The secretary of the Transvaal, the future Prime Minister Jan Smuts, entered into famously respectful negotiations with Gandhi. So respectful, that on display in his once-cell are the sandals Gandhi personally made for Smuts, that Smuts returned to Gandhi in 1939 with these words: “I have worn these sandals for many a summer [though] I am not worthy to stand in the shoes of so great a man.” Yet for all his feeling of respectful unworthiness, Smuts was also a shrewd politician. He made this offer: If Asians registered voluntarily, he would repeal the law. Naively, Gandhi agreed.

The story goes that this deal with Smuts was so unpopular with Gandhi’s fellow satyagrahis that they beat him up for agreeing to it.

It would not be the only time Gandhi became unpopular for deals made with authority. Arguably, one of those cost him his life. But the episode with Smuts must have taught him a thing or two about shrewdness in political negotiation.

Travelling through South Africa, thoughts of an apartheid past were never distant. Strangely, that meant Gandhi was a fellow traveller too, at least in my thoughts. From his influence on Nelson Mandela, to the spirit of the Truth and Reconciliation Commission, to the astonishing openness of the Constitutional Court: This is a country that tries to keep alive the memory, the ideals, the heritage, of an unusual man. That his preserved cell stands at the nerve centre of South African justice underlines what the struggle against apartheid meant to his life.

Gandhi Out of Africa
Image: Dilip D'souza
Exhibits at the Johannesburg museum, where Gandhi was once held

It also underlines what Gandhi meant to this country.

“It’s not entirely far-fetched for the new South Africa to claim Gandhi as its own,” writes Joseph Lelyveld in Great Soul: “In finding his feet there, he formed the persona he would inhabit in India in the final thirty-three years of his life, when he set an example that colonized peoples across the globe, including South Africans, would find inspiring.”

What Gandhi meant to this country, indeed.

For some more evidence of that, Kalim took us to Albemarle Street in the Troyeville neighbourhood of Johannesburg. At the corner of Hillier and Albemarle Streets, we stopped to stare at a handsome white house with floor-to-ceiling windows and curves in all the right places. “This is the place,” said Kalim, a small smile playing on his lips. In 1991, an architect bought this property and carefully restored it, believing it was where Gandhi had lived between 1904 and 1906. For that reason, it was declared a national monument in 1994.

So we stared.

Until Kalim — still smiling — told us a charming story of how Gopalkrishna Gandhi, India’s High Commissioner to South Africa in 1996, came to this corner. The City of Johannesburg had invited him to unveil a plaque here, remembering his grandfather’s stay, unwittingly echoing his grandfather’s own unveiling of plaques to Padayachee and Munusamy 80 years before. Except that when the grandson arrived, he looked mildly puzzled and then turned to look up the road. “I think it’s that one,” he said, pointing to #11 Albemarle, a few dozen yards south of the corner. He was right, and the formal plaque ceremony had to be unceremoniously shut down. Pity, that.

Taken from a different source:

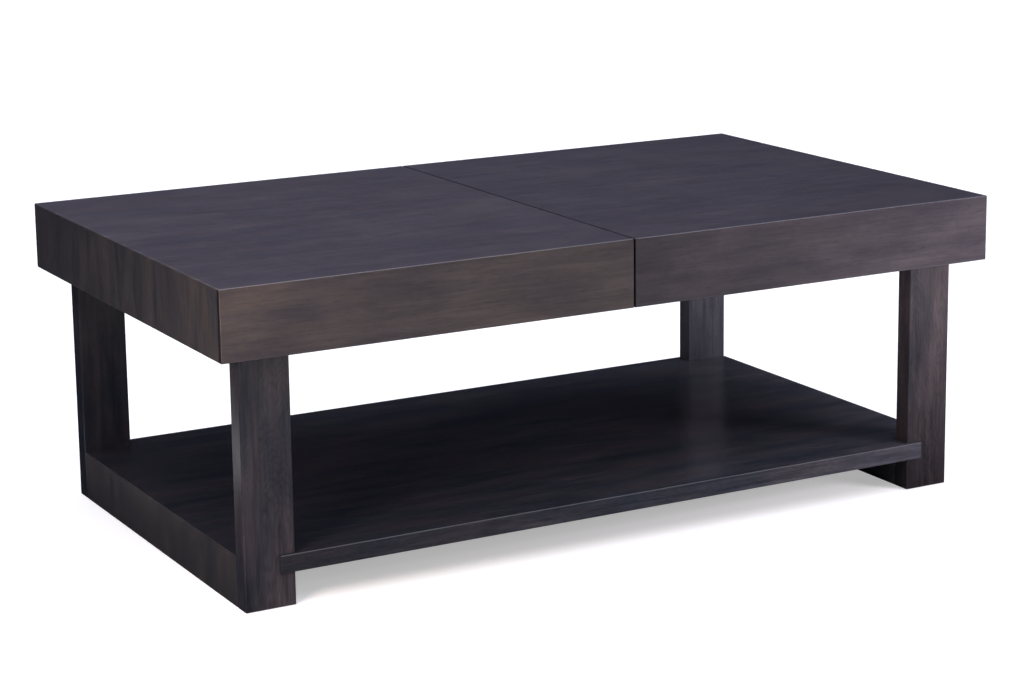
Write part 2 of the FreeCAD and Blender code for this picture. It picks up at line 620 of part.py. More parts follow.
def cross_tube():
    """Ties the left half's two front arms together."""
    start = UNITS["left_outer"][0] + ARM_X1
    length = UNITS["left_inner"][0] - ARM_X1 - start
    y = PIVOT_Y + TUBE_REACH
    tube = rod(ALONG_X, start, y, PIVOT_Z, TUBE_RADIUS, length)
    return tube.cut(rod(ALONG_X, start, y, PIVOT_Z, TUBE_RADIUS - TUBE_WALL, length))


def spring():
    """The stretched extension spring as a plain sleeve with a loop at each end."""
    start_y = CRANK_END[0] + LOOP_RADIUS - STUD_RADIUS - SPRING_WIRE - 0.1
    start = Vector(SPRING_OFFSET, start_y, CRANK_END[1])
    end = Vector(SPRING_OFFSET, SPRING_ANCHOR_Y, SPRING_ANCHOR_Z)
    along = (end - start).normalize()
    neck = LOOP_RADIUS + 3.0
    body_start, body_end = start + along * neck, end - along * neck
    length = (body_end - body_start).Length
    sleeve = Part.makeCylinder(SPRING_RADIUS, length, body_start, along)
    bore = SPRING_RADIUS - 2 * SPRING_WIRE
    sleeve = sleeve.cut(Part.makeCylinder(bore, length - 4, body_start + along * 2, along))
    loops = [Part.makeTorus(LOOP_RADIUS, SPRING_WIRE, centre, ALONG_X) for centre in (start, end)]
    necks = [Part.makeCylinder(SPRING_WIRE, neck - LOOP_RADIUS + 1, start + along * LOOP_RADIUS, along),
             Part.makeCylinder(SPRING_WIRE, neck - LOOP_RADIUS + 1, end - along * LOOP_RADIUS, along * -1)]
    return sleeve.fuse(loops + necks).removeSplitter()


# ---------------------------------------------------------------- build
def build_base():
    for name, shape in zip(("front_left", "back_left", "front_right", "back_right"), four_corners(leg())):
        save("leg_" + name, shape)
    save("floor_glides", *four_corners(glide()))
    save("shelf_panel", shelf())
    panel, rail = shelf_end_panel(), shelf_inner_rail()
    save("shelf_end_panel_left", panel)
    save("shelf_end_panel_right", mirrored_x(panel))
    save("shelf_inner_rail_left", rail)
    save("shelf_inner_rail_right", mirrored_x(rail))
    bolts, washers, inserts = leg_fasteners()
    save("leg_bolts_and_washers", *[c for s in bolts + washers for c in four_corners(s)])
    save("leg_inserts", *[c for s in inserts for c in four_corners(s)])
    long_rail, end_rail = case_long_rail(), case_end_rail()
    save("case_front_rail", long_rail)
    save("case_back_rail", mirrored_y(long_rail))
    save("case_end_rail_left", end_rail)
    save("case_end_rail_right", mirrored_x(end_rail))
    save("case_divider", case_divider())
    save("case_bottom_panel", case_floor())
    save("rest_pads", *rest_pads())
    lower = [rod(ALONG_Y, x, -LEG_Y0 - DOWEL_IN_LEG, z, DOWEL_RADIUS, DOWEL_IN_LEG + DOWEL_IN_RAIL)
             for x, z in lower_dowel_places()]
    upper = [case_dowel(-1, z) for z in CASE_DOWEL_HEIGHTS]
    save("dowels", *[c for s in lower + upper for c in four_corners(s)])


def build_lifts():
    plate = base_plate()
    for unit in UNITS:
        save("lift_base_plate_" + unit, placed(plate, unit))
    save("lift_stop_studs", *[placed(stop_stud(), u) for u in UNITS])
    save("lift_base_rivets", *[placed(r, u) for u in UNITS for r in base_rivets()])
    save("lift_base_washers", *[placed(w, u) for u in UNITS for w in base_washers()])
    save("lift_plate_screws", *[s for u in UNITS for s in plate_screws(u)])
    for half in ("left", "right"):
        units = [half + "_outer", half + "_inner"]
        for unit in units:
            save(unit + "_front_arm", placed(front_arm(), unit))
            save(unit + "_rear_arm", placed(rear_arm(), unit))
            save(unit + "_top_bracket", placed(top_bracket(), unit))
        save(half + "_front_top_rivets", *[placed(front_top_rivet(), u) for u in units])
        save(half + "_rear_top_rivets", *[placed(rear_top_rivet(), u) for u in units])
        save(half + "_springs", *[placed(spring(), u) for u in units])


def build_tops():
    boards = dict(zip(("top_panel", "front_apron", "back_apron", "end_apron"), top_boards()))
    screws = [moved(bracket_screw(), x, y) for x, y in bracket_screw_places()]
    tube, blocks = cross_tube(), corner_blocks()
    for half in ("left", "right"):
        turned = mirrored_x if half == "right" else (lambda s: s)
        for name, board in boards.items():
            save(half + "_" + name, turned(board))
        save(half + "_corner_blocks", *[turned(b) for b in blocks])
        save(half + "_bracket_screws", *[turned(s) for s in screws])
        save(half + "_cross_tube", turned(tube))


os.makedirs("parts", exist_ok=True)
build_base()
build_lifts()
build_tops()
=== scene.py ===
import math

import bmesh
import bpy
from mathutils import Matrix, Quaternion, Vector


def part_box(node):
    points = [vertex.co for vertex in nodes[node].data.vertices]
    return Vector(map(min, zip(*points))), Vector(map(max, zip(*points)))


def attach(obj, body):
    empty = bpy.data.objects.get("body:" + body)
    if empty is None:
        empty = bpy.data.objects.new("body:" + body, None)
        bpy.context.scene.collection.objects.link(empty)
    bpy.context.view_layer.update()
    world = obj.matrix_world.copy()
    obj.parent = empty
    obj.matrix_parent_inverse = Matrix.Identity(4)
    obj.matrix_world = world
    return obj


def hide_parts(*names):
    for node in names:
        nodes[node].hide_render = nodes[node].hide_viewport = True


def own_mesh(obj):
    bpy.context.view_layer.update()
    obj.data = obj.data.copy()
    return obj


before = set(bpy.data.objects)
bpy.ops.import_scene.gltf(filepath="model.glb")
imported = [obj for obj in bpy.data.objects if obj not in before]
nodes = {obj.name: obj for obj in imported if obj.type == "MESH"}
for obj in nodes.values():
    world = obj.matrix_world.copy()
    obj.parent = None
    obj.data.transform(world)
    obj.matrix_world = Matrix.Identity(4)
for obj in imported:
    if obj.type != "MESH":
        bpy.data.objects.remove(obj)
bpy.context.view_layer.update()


# ---------------------------------------------------------------- node helpers
BEVEL_FLAT, BEVEL_SHARP = 0.004, 0.09     # lean of the bevelled normal, on a flat and at an edge
MOST = (0.3, 0.7)                         # the range that holds most of a noise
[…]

Handsome too, though more angular, #11 was indeed where Gandhi had lived in those years, sharing the house with his lawyer colleague Henry Polak. In 2009, the city did the right thing and unveiled a smart blue plaque there: “Johannesburg City Heritage: Gandhi Family Home” it says.

Gandhi: This city’s heritage. This country’s heritage. Our heritage. My heritage. After visiting a once-prison cell, a country’s highest court, a house where Gandhi did not live and now another where he did, I have a good idea why the cell where he was imprisoned has been saved from demolition and filled with Gandhi arcana. (And even his voice, from a 1947 BBC interview.)

Above the passage leading to the cell are Nelson Mandela’s words: “A nation should not be judged by how it treats is highest citizens, but its lowest ones — and South Africa treated its imprisoned African citizens like animals.” Mandela would know, of course, from years imprisoned in the windswept severity of Robben Island. But here on Constitution Hill, in this renovated and sanitised cell that Gandhi once occupied, it’s hard to get a real sense of that treatment.

Though there is that photograph of Padayachee, taken before his body turned into a mass of bruises.

At some point during the apartheid years, somebody vandalised the Braamfontein cemetery tablets remembering Padayachee and Munusamy. Only in the mid-1990s, after apartheid had become the stuff of museums, were the sites where Gandhi had unveiled them rediscovered and restored. It makes you wonder, speaking of heritage: How much did apartheid destroy that needs restoration? How much will never be restored, can never be restored?

He might have been a relative, this Nagappen Padayachee. He also might be no more than a footnote in a long history of apartheid and satyagraha and two different countries’ struggles for freedom. Either way, I think I now know the real reason I was so strangely drawn to his photograph.

Truth, questioning, rights, courage, integrity: These were values my generation of Indians grew up to think were important. These were the values we believed Mohandas Gandhi stood for. They may belittle him today, but it is what we believed. And yet Gandhi was such an unusual man in every respect that he makes a difficult example for anyone to follow.

On Constitution Hill, Nagappen Padayachee seems easier to emulate. And so as he stands there, head tilted just so, I like to think: He stands for me.